One may use Kurtosis as a measure to define the risk an investment carries. One can also predict the nature of the investment to generate higher returns from the value of the calculated Kurtosis. The greater the excess for any investment data set, the greater its deviation from the mean.
It means such an investment has the potential to generate higher returns or to deplete the investment value to a greater extent. Excess Kurtosis closer to zero or a flat deviation from the mean depicts that the investment will have a lesser probability of generating high returns. One can use it to define the financial risk of the investment. For investment advisors, Kurtosis is crucial in defining the investment risk associated with the fund's portfolio.
Types
Let us understand the different types of Kurtosis statistics through the explanation below. It is important to understand the different intricacies of the concept and its interpretations.
#1 - Mesokurtic
If the Kurtosis of data falls close to zero or equals zero, it is referred to as Mesokurtic. It means that the data set follows a normal distribution. For example, the blue line in the above picture represents a Mesokurtic distribution. In finance, such a pattern depicts risk at a moderate level.
#2 - Leptokurtic
When Kurtosis is positive in other terms, more than zero, the data falls under leptokurtic. Leptokurtic has steep curves on both sides, indicating the large population of outliers in the data set. In finance, a leptokurtic distribution shows that the return on investment may be highly volatile on a huge scale on either side. An investment following leptokurtic distribution is risky, but it can also generate hefty returns to compensate for the risk. The green curve in the above picture represents the leptokurtic distribution.
#3 - Platykurtic
Whenever the Kurtosis is less than zero or negative, it refers to Platykurtic. The distribution set follows the subtle or pale curve, and that curve indicates the small number of outliers in a distribution. An investment falling under Platykurtic is usually in demand by investors because of a small probability of generating an extreme return. Also, the small outliers and flat tails indicate the less risk involved in such investments. The red line in the above graphical representation depicts a platykurtic distribution or a safe investment.
Importance
Let us understand the importance of understanding excess kurtosis and other types in detail to be able to interpret the data in detail. Let us do so through the explanation below.
- From investors' perspective, high Kurtosis of the return distribution implies that an investment will yield occasional extreme returns. It can swing both ways, which are either positive returns or extremely negative returns. Thus, such investment carries high risk. Such a phenomenon is known as Kurtosis risk. The skewness measures the combined size of the two tails. In addition, it measures the distribution among the values in these tails.
- When one calculates the Kurtosis distribution on any data set of a particular investment, the risk of the investment against the probability of generating returns, depending on its value and type it belongs to; the investment advisors can make the investment predictions. Based on the predictions, advisors will advise the strategy and investment plan to the investor, and they will choose to go about the investment. There is a built-in function called Kurt in Excel to calculate Kurtosis in Excel.
Advantages
The wide use of kurtosis statistics is proof enough of the advantages and importance of the concept in statistical analysis and probability. Let us further reiterate the advantages of the concept through the discussion below.

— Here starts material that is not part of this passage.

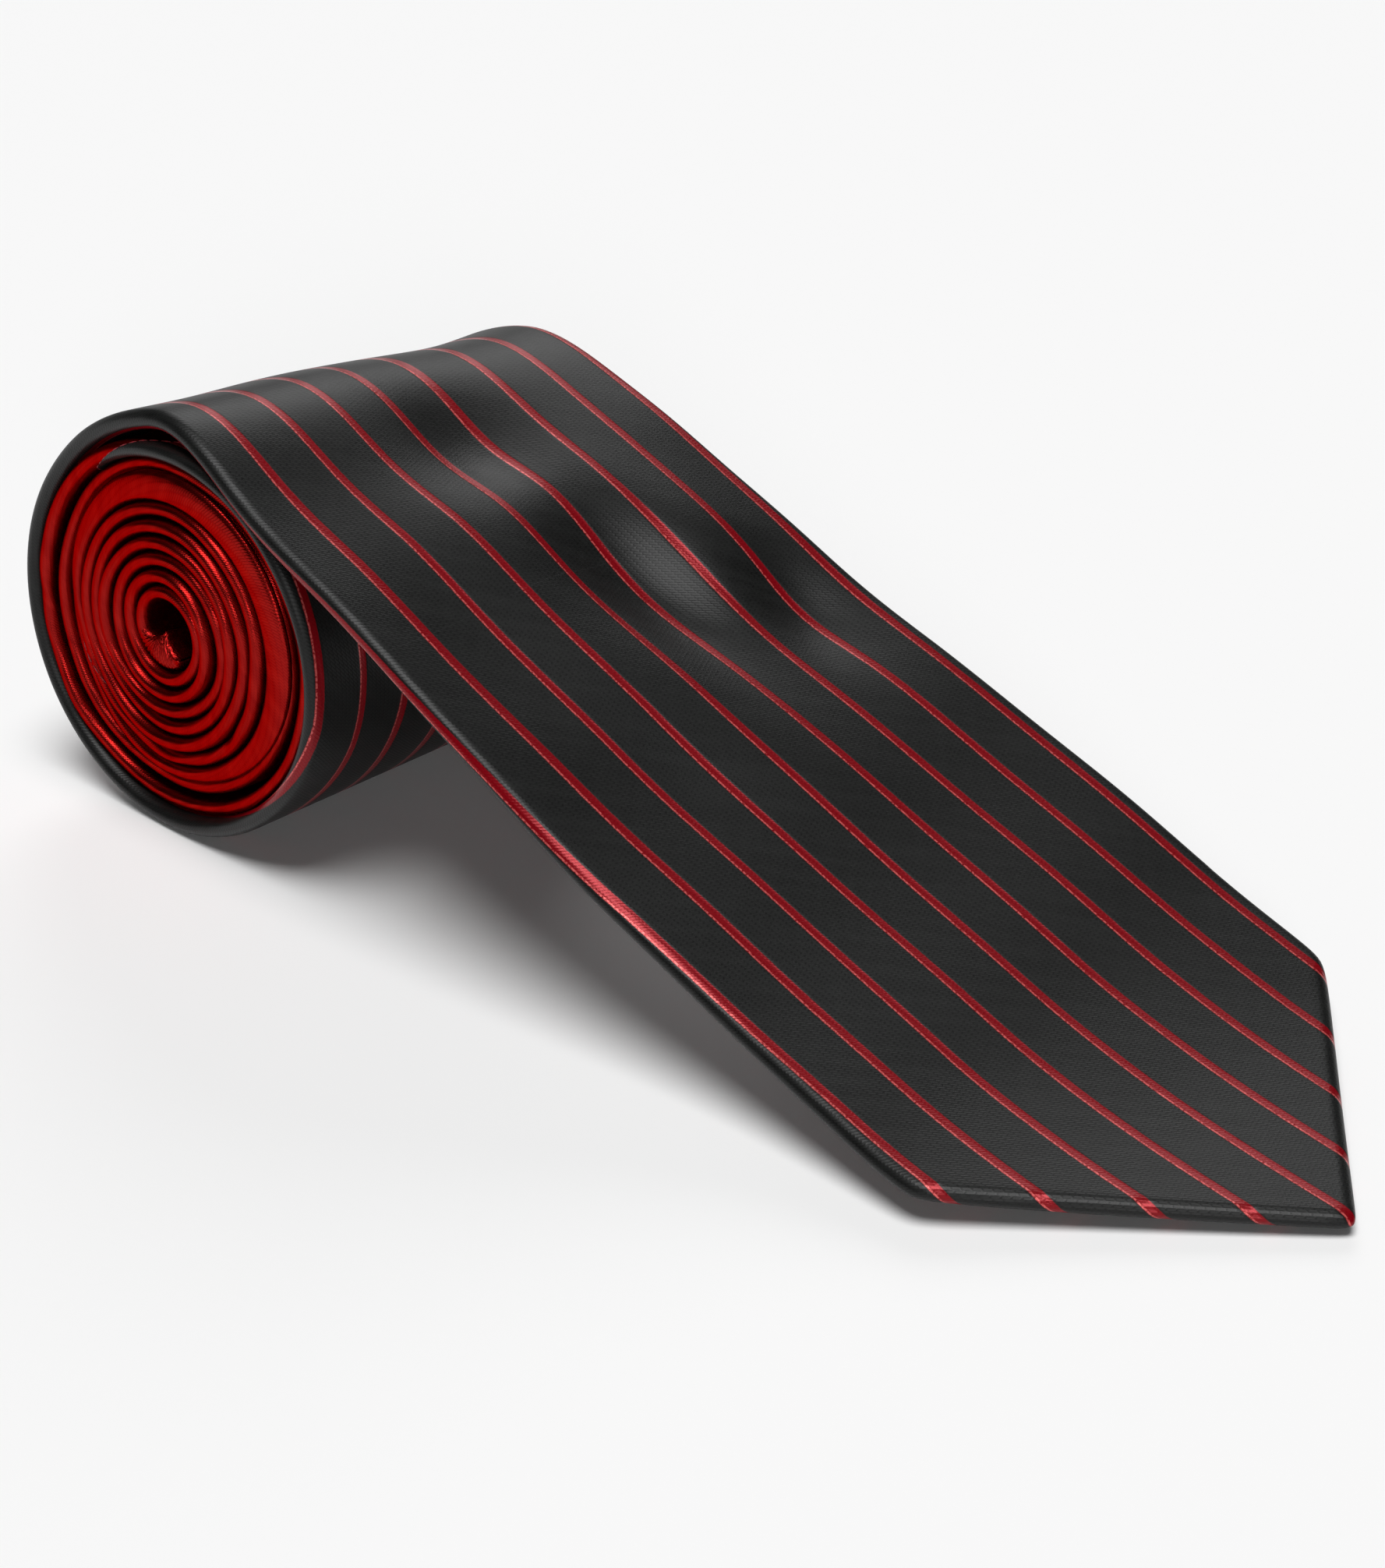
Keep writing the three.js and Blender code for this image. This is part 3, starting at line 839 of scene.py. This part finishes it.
def bar_tack(name, at, material):
    t = np.linspace(0, 1, tack_turns * 12 + 1)[None, :]
    swing = 2 * math.pi * tack_turns * t
    u = at + 0.55 * np.cos(swing)
    v = -tack_half + 2 * tack_half * t
    out = 0.16 + 0.34 * np.sin(swing)
    piece = sew(name + "_thread", on_back(u, v, out), tack_thread_radius, material)
    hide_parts(name)
    return piece


blade_bar_tack = bar_tack("blade_bar_tack", tip_tack_at, black_thread)
tail_bar_tack = bar_tack("tail_bar_tack", tie_end - tail_tack_from_end, red_thread)


# Label: a blank woven satin patch with a pale border lies across the back. A short row of stitches holds it
# down at each of its two ends.
label_near_at = 107.0
label_far_at = 123.0
label_half = 22.0
label_thickness = 0.32
dye = Dye("label satin")
x, y = dye.cloth()
border = dye.step((y - (label_near_at + label_far_at) / 2).maths("ABSOLUTE"), 6.2, 6.5)
grain = ((y * (1 / 0.3)).maths("FRACT") - 0.5).maths("ABSOLUTE")
label_satin = dye.finish(dye.mix(border, (0.012, 0.012, 0.013, 1), (0.12, 0.11, 0.10, 1)), 0.36,
                         grain * 0.04, 0.8)
label_at = stations(label_near_at, label_far_at, 0.8)
label_rest = -half_thickness(label_at)[:, None] - label_thickness
label_reach = np.full((len(label_at), 1), label_half)
label = strip("label_patch", label_at, label_reach, label_reach, label_rest, label_thickness / 2,
              label_satin, 61)
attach(label, "blade")
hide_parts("label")
for end, side in (("near", -1), ("far", 1)):
    at = np.arange(label_near_at + 0.8, label_far_at - 1.6, 1.9)[:, None]
    t = np.linspace(0, 1, 7)[None, :]
    v = side * (label_half - 1.2)
    out = 0.40 + 0.14 * np.sin(math.pi * t)
    name = "label_stitch_" + end
    row = sew(name + "_thread", on_back(at + 1.5 * t, v, out), thread_radius, black_thread)
    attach(row, "blade")
    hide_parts(name)


# Keeper: a loop of the blade's own cloth across the back that the tail is tucked through. Its ends are tacked
# down.
keeper_start = 131.0
keeper_end = 141.0
keeper_half = 20.0
keeper_thread_radius = 0.16
keeper_at = stations(keeper_start, keeper_end, 0.8)
keeper_u = keeper_at[:, None]
for end, side in (("near", -1), ("far", 1)):
    t = np.linspace(0, 1, 31)[None, :]
    v = side * keeper_half * (t if side == 1 else 1 - t)
    sag = 0.35 + 0.75 * (1 - (v / keeper_half) ** 2) ** 2
    rounding = 0.22 * np.sqrt(np.maximum(1 - np.linspace(-1, 1, len(keeper_at))[:, None] ** 6, 0.05))
    cloth = np.stack(np.broadcast_arrays(keeper_u, v), axis=-1)
    band = thick_sheet("keeper_band_" + end, on_back(keeper_u, v, sag - rounding),
                       on_back(keeper_u, v, sag + rounding), cloth, striped_satin)
    keeper_middle = (keeper_start + keeper_end) / 2
    middle_x, _, middle_z = on_back(np.array([keeper_middle]), np.array([0.0]), 1.1)[0]
    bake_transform(band)
    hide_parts("keeper_band")
    at = np.linspace(keeper_start + 1, keeper_end - 1, 9)[:, None]
    t = np.linspace(0, 1, 7)[None, :]
    name = "keeper_tack_" + end
    v = side * (keeper_half - 1.4 + 2.6 * t)
    out = 0.5 + 0.3 * np.sin(math.pi * t) - 0.55 * t
    tack = sew(name + "_thread", on_back(at, v, out), keeper_thread_radius, black_thread)
    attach(tack, "blade")
    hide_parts(name)


# The pieces along the blade keep the shape they were laid in: the blade rises off the roll at the crest, and
# its tip rises from the blade just past the tack. The rest of the thread and interlining is wound in with the
# roll.
tip_bend = (-0.004, 0.028)
tip_hinge = joints["tip_lift"]["pos_m"]
for piece in (shell_tip, interlining_tip, slip_stitch_tip, blade_tipping, blade_bar_tack):
    tip_hinge[0] + tip_bend[0]
    tip_hinge[0] + tip_bend[1]
    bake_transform(piece)
for piece in (shell_crest, interlining_crest, slip_stitch_crest):
    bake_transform(piece)
for piece in (shell_rolled, shell_neck, shell_tail, interlining_blade, interlining_tail, slip_stitch_rolled,
              tail_tipping, tail_bar_tack):
    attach(piece, "roll")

- One may calculate it on the data set of the investment. The value obtained can be used to depict the nature of the investment. Greater deviation from the mean means the returns are also high for that particular investment.
- When the excess Kurtosis is flat, the probability of generating a high return from the investment is low and will generate high returns in only a few scenarios. This is because the return is not so high on the investment so regularly.
- High excess Kurtosis means that the return on the investment can swing both ways. It means the generated returns can either be very high or very low as per the outliers in the distribution. When negative, it indicates that the deviation of the mean data set from the mean is flat.
Frequently Asked Questions (FAQs)
Kurtosis is used to understand the shape of a distribution and identify whether it deviates from a normal distribution. It helps detect outliers, assess the risk of extreme events, and evaluate the potential for high or low returns in investments or statistical analyses.
No, kurtosis and skewness are different statistical measures. Kurtosis measures the shape of the distribution, indicating the presence of heavy or light tails. Skewness, on the other hand, measures the asymmetry of the distribution.
There is no specific "best" kurtosis value, as it depends on the context and the type of data being analyzed. Generally, a kurtosis value of zero indicates a normal distribution. Positive kurtosis suggests heavy tails, while negative kurtosis indicates lighter tails. The interpretation of kurtosis is subjective and depends on the specific analysis or application.